It's good we can agree to disagree. I do think early on in PIC they did allow Picard to be a character who was suffering from the choices he'd made, or the things that had happened he had no control of. Obviously they were never going to do a Picard: Breaking Bad.. but really.. now I think of it, it would have been worth watching.
The truth is people do sometimes decline and reject the better angels of their nature and manifest the worst about themselves. I've personally seen it, and I suspect you have too. But I'm not even suggesting that for Kes. In her own manner of thinking, specific to who she was at that place and time, her actions were justified to her.
Honestly, as I see it PIC was a terrible series.
It was basically
TNG From Hell, a gloomy dystopian series wich ruined the TNG characters, the funeral of the 1980's and 1990's Star Trek which I consider the best era ever of Star Trek.
I managed to watch the first season, then I finally gave up on it and I have no intention to watch any of it.
Just the thought of future Star Trek series being based on the legacy of PIC and the even worse DSC have made it ieasy for me to make the decision to stay as far away from those productions as possible.
I actually had some hope for SNW, even if I don't like prequels since they often mess up established timelines. But when characters like "fake Spock", "fake Uhura" and "fake Scotty" showed up, I gave up on that one too, honestly regretting the money I actually spent on a streaming service to watch it.
The Star Trek books could have been my life saving pod but after discovering the destruction of many good characters even there and faced with a future in which future books also are built on the legacy from PIC and DSC, I've given up on them too.
I have no interest at all in reading about Janeway as some recluse in an Irish castle becoming pregnant with herself and I have no interest at all in reading books in which characters like Chakotay, Paris, Torres and others are described as boring old farts with lives not more interesting than Mr. Brown next door and I have no interest at all in reading about favorite characters like Garak being humiliated, destroyed and finally killed off by PIC characters.
If I ever plan to read a Star Trek book again, then I will first check " my best friend" Memory Beta to see what it is about and then, as further precaution I will check with friends who may have read them before I buy it myself.
The same for series which takes place in the 24th century. What I read about PRO and Wesley Crusher as one of the Travelers made me lose every interest for that series.
Out in the street somebody's crying
Out in the night the fires burn
Maybe tonight somebody's crying
Reached the point of no return
Oh, my eyes they see but I can't believe
Oh, my heart is heavy as I turn my back and leave
Like the eagle and the dove
Fly so high on wings above
When all you see can only bring you sadness
Like a river we will flow
On towards the sea we go
When all you do can only bring you sadness
Out on the sea of madness
"Sea Of Madness"
Iron Maiden
It was a well hidden "freeze frame and magnify" bit in PRO, and may well have gone undetected by TPTB until after it was released.

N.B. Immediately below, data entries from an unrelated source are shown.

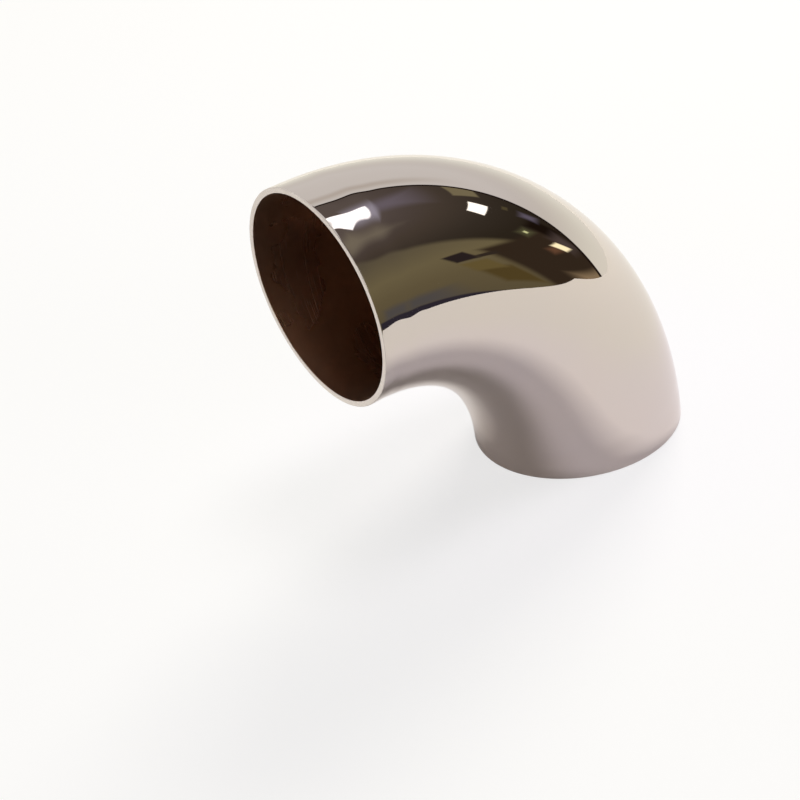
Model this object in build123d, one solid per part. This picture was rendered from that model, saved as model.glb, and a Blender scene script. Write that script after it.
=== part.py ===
from build123d import *
import os

# A ninety degree weld elbow: one thin-walled stainless steel tube, bent and polished to a mirror.
# It stands on its lower end. The origin is the centre of the lower end face, on the surface it
# stands on. +Z runs up the lower leg, and the tube turns towards -X, where the upper end opens.

# Driving dimensions, in millimetres
tube_diameter = 76.1    # outside
wall = 2.0
centre_to_end = 95.0    # from each end face to the axis of the other end
sized_end = 3.0         # each end is pressed true over this length, so it is straight and round there
deburr = 0.3            # small bevel that takes the sharp edge off each rim, outside and inside

outer_radius = tube_diameter / 2
bore_radius = outer_radius - wall
bend_radius = centre_to_end - sized_end


def tube_axis():
    """The middle line of the tube: up the lower end, round a quarter circle, out of the upper end."""
    lower = Line((0, 0), (0, sized_end))
    bend = JernArc(lower @ 1, lower % 1, bend_radius, 90)
    upper = Line(bend @ 1, bend @ 1 + (bend % 1) * sized_end)
    return Plane.XZ * Wire([lower, bend, upper])


def tube_section():
    """The ring that the tube is everywhere, square to its middle line."""
    return Plane.XY * (Circle(outer_radius) - Circle(bore_radius))


def rims(tube):
    """The four circles that bound the two end faces, outside and inside."""
    lower_end = tube.faces().sort_by(Axis.Z)[0]
    upper_end = tube.faces().sort_by(Axis.X)[0]
    return lower_end.edges() + upper_end.edges()


def elbow():
    """The finished elbow: the bent tube, cut square at both ends and deburred."""
    tube = sweep(tube_section(), path=tube_axis())
    tube = chamfer(rims(tube), deburr)
    tube.label = "elbow"
    return tube


os.makedirs("parts", exist_ok=True)
export_step(elbow(), "parts/elbow.step")
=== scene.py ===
import math

import bmesh
import bpy
from mathutils import Matrix, Quaternion, Vector


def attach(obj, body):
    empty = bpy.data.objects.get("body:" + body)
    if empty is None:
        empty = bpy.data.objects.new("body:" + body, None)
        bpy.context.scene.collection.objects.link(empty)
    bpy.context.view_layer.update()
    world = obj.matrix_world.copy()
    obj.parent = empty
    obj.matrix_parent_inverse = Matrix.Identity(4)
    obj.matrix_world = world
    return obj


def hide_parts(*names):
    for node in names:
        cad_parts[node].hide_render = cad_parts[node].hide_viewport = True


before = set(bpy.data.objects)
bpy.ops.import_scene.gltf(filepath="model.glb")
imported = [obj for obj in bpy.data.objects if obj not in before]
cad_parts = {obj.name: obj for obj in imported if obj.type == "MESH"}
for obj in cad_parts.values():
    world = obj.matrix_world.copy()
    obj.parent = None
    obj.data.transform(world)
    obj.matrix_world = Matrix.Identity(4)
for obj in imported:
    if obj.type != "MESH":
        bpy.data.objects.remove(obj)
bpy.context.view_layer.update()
scene = bpy.context.scene
scene.view_settings.view_transform = "Standard"

# The elbow's metal: one stainless steel tube, 76.1 mm across with a 2 mm wall. It is bent through
# a quarter circle, pressed true and round over the last 3 mm of each end, cut square and deburred.
# The mesh is laid the same way: a straight end, the bend, a straight end, once for each side of
# the wall, and then the two cut faces that join them.
tube_radius = 0.03805
wall = 0.002
bend_radius = 0.092
sized_end = 0.003
deburr = 0.0003
bend_centre = Vector((-bend_radius, 0, sized_end))
flats_round = 192
steps_in_bend = 96
rows_in_end = (0.0005, 0.0007, 0.0018)
OUTSIDE, BORE, CUT = 0, 1, 2


def pull(mesh, edges, step):
    """Draw a loop of edges out by one step, leaving a band of faces behind it."""
    made = bmesh.ops.extrude_edge_only(mesh, edges=edges)["geom"]
    points = [part for part in made if isinstance(part, bmesh.types.BMVert)]
    bmesh.ops.translate(mesh, verts=points, vec=step)
    return [part for part in made if isinstance(part, bmesh.types.BMEdge)]


def lay_skin(mesh, radius, finish):
    """One side of the wall, from the lower rim round the bend to the upper rim. Gives both rims."""
    before = set(mesh.faces)
    bmesh.ops.create_circle(mesh, segments=flats_round, radius=radius)
    lower_rim = [edge for edge in mesh.edges if edge.is_wire]
    front = lower_rim
    for row in rows_in_end:
        front = pull(mesh, front, (0, 0, row))
    turned = bmesh.ops.spin(
        mesh, geom=front, cent=bend_centre, axis=(0, -1, 0), dvec=(0, 0, 0), angle=math.pi / 2,
        space=Matrix(), steps=steps_in_bend, use_merge=False, use_normal_flip=False,
        use_duplicate=False,
    )
    front = [part for part in turned["geom_last"] if isinstance(part, bmesh.types.BMEdge)]
    for row in reversed(rows_in_end):
        front = pull(mesh, front, (-row, 0, 0))
    for face in set(mesh.faces) - before:
        face.material_index = finish
    return lower_rim, front


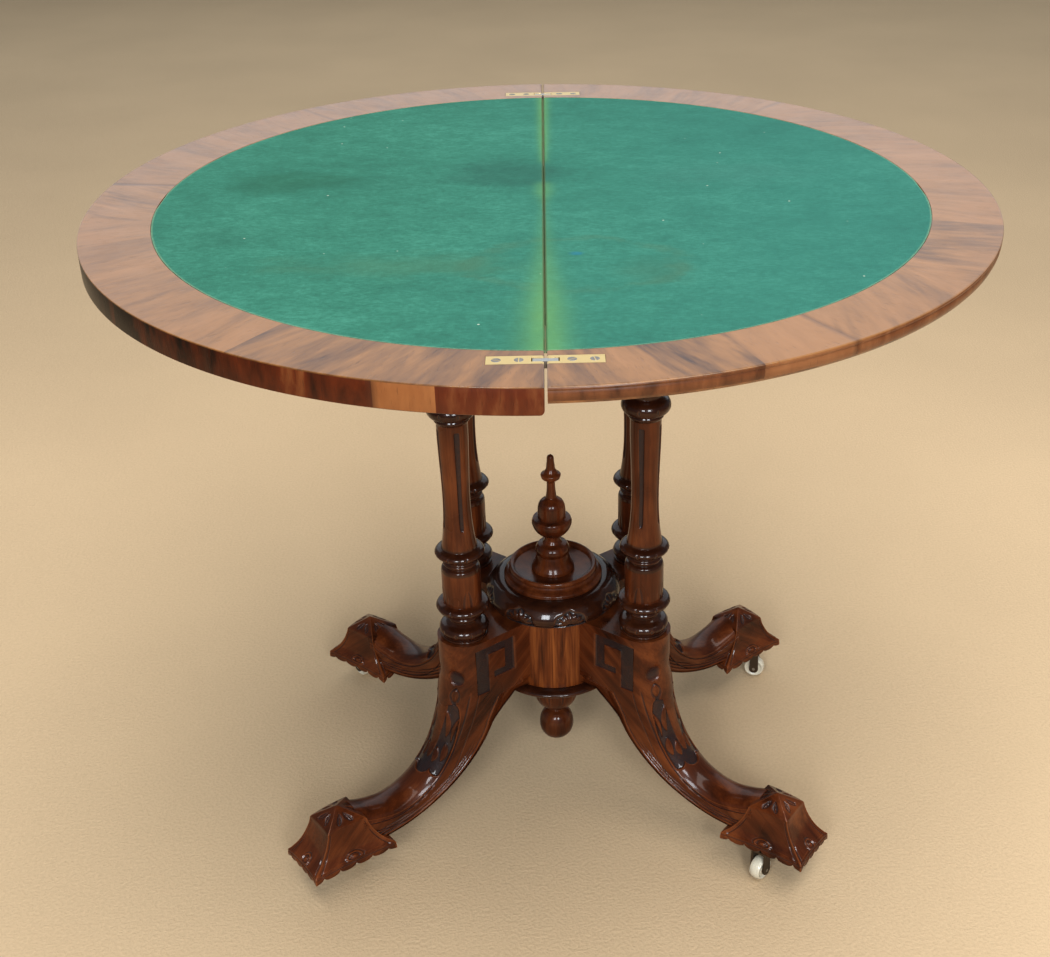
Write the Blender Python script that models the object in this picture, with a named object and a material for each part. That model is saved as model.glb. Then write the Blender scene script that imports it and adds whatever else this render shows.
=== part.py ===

The censorship did miss it! Now that is at least a victory, even if it is small.
Of course, if they could keep Kes, that would have been ideal. But I'm acting on the assumption that they had to eliminate the chatacter.
I have to disagree here since I act on the assumption that the elimination of the character and the firing of the actrtess was unnecessary and a bad move.
I can go along with that. Darkling would have been a very acceptable exit for her
Not acceptable actually but the least bad solution if they wanted to dump the character.
The reason it was dark wasn't that he was saying FU to the authorities alone. He was also denying food to thousands of Bajoran men, women, and children.
Yes, he did that. But I can see his point there too. He just didn't want to have anything to do with them.
Just because an action is understandable doesn't make it right. But my head canon is that Mullibok, in his broken spirit, bitterness, and helpless rage, did the wrong thing.
He did the wrong thing but there was a reason for it.